- [Written problem]: How many lines in the records below contain the word "code"? Give only the number.

- [Records for this exercise]:
^^^^
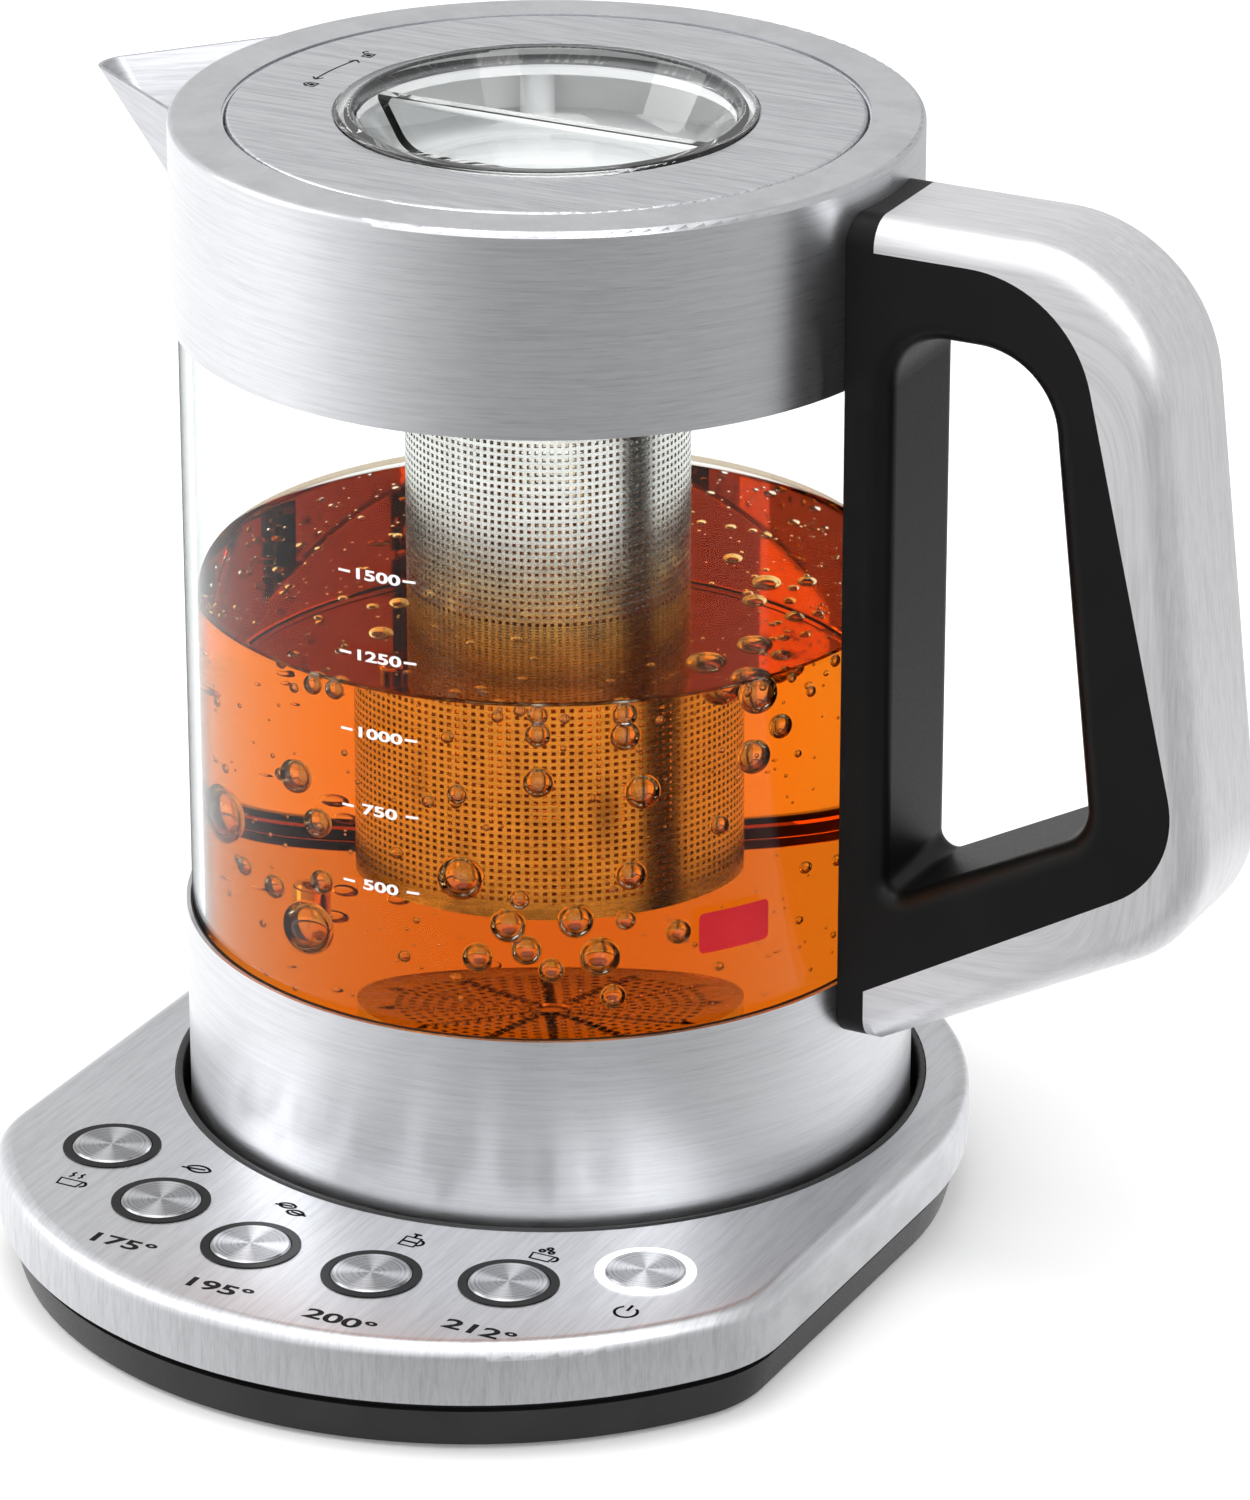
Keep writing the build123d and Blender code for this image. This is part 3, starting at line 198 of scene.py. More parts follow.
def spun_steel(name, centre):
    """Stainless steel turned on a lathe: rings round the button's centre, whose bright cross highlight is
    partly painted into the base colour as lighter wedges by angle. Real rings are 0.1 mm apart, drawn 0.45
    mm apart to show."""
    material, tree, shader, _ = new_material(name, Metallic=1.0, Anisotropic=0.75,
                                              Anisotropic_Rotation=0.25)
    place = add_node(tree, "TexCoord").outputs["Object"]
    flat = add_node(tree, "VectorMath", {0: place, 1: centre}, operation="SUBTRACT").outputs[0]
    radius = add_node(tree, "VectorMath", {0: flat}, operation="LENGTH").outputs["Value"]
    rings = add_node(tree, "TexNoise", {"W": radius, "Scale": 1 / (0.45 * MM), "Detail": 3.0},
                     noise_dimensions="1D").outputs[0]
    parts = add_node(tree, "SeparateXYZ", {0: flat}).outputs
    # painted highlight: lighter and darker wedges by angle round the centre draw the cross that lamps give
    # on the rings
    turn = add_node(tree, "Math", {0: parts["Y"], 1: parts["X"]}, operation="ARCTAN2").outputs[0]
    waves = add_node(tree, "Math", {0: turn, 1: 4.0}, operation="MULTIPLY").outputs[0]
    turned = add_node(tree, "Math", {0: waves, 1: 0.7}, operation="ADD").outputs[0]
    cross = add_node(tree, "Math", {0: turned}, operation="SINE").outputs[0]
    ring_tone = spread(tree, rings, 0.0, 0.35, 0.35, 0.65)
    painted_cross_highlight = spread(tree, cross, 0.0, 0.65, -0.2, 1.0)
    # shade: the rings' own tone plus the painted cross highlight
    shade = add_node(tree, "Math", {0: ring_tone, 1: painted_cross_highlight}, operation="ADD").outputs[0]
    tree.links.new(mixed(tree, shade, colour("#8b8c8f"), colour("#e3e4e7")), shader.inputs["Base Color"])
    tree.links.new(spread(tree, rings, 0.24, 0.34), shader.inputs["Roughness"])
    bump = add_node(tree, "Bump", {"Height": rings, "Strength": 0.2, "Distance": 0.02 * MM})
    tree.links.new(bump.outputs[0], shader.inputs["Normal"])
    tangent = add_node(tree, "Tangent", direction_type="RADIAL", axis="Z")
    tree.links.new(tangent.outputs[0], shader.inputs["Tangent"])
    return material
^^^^
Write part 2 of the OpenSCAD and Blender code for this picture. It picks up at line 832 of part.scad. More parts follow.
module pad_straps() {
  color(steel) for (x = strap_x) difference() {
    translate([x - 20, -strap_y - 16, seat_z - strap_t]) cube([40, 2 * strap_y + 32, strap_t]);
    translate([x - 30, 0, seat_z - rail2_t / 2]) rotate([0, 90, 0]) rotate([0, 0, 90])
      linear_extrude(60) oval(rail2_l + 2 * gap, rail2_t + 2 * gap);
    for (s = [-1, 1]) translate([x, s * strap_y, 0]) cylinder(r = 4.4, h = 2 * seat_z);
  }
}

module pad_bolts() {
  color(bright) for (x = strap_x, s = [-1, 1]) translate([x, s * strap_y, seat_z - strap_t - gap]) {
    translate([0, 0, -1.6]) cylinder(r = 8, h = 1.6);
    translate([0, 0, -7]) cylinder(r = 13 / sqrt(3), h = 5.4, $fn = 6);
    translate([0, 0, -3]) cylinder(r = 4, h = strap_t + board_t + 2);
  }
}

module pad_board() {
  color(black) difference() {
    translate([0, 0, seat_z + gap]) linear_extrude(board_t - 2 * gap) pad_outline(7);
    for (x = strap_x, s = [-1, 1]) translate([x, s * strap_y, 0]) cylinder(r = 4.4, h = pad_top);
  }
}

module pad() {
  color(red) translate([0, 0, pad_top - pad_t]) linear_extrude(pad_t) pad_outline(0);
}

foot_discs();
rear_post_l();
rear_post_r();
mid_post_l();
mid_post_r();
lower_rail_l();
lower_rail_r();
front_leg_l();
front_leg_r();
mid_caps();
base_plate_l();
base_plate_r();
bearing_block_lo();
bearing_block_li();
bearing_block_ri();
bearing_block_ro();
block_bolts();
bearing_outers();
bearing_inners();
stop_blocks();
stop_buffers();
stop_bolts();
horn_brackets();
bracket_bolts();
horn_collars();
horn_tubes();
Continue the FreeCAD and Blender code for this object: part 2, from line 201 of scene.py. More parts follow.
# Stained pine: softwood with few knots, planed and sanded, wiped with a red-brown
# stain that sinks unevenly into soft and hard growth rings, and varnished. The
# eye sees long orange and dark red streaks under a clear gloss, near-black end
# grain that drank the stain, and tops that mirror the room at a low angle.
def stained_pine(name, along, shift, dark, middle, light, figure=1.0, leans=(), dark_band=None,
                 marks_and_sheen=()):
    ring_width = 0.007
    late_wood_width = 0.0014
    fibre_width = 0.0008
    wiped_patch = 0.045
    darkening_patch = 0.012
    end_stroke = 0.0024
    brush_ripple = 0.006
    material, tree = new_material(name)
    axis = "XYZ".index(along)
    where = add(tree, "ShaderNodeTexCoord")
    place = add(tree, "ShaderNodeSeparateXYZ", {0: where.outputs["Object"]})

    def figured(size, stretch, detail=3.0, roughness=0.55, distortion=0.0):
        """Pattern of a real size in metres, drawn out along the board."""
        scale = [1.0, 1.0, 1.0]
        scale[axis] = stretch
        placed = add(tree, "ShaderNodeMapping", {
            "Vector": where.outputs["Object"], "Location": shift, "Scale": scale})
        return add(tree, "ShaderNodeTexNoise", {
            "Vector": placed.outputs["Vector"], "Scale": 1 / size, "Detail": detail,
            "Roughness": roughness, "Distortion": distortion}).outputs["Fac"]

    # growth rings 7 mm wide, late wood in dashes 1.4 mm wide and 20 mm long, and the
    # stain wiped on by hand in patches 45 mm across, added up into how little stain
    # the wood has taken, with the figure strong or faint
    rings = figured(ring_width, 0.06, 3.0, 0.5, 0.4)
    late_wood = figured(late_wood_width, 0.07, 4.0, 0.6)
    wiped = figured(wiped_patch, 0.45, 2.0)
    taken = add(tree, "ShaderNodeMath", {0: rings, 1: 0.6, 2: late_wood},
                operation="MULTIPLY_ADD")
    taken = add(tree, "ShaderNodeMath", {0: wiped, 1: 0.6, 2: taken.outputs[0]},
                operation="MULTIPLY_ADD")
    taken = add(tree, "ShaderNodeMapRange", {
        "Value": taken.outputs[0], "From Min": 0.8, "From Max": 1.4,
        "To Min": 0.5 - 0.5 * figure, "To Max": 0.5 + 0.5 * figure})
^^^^
- [Reply]: 3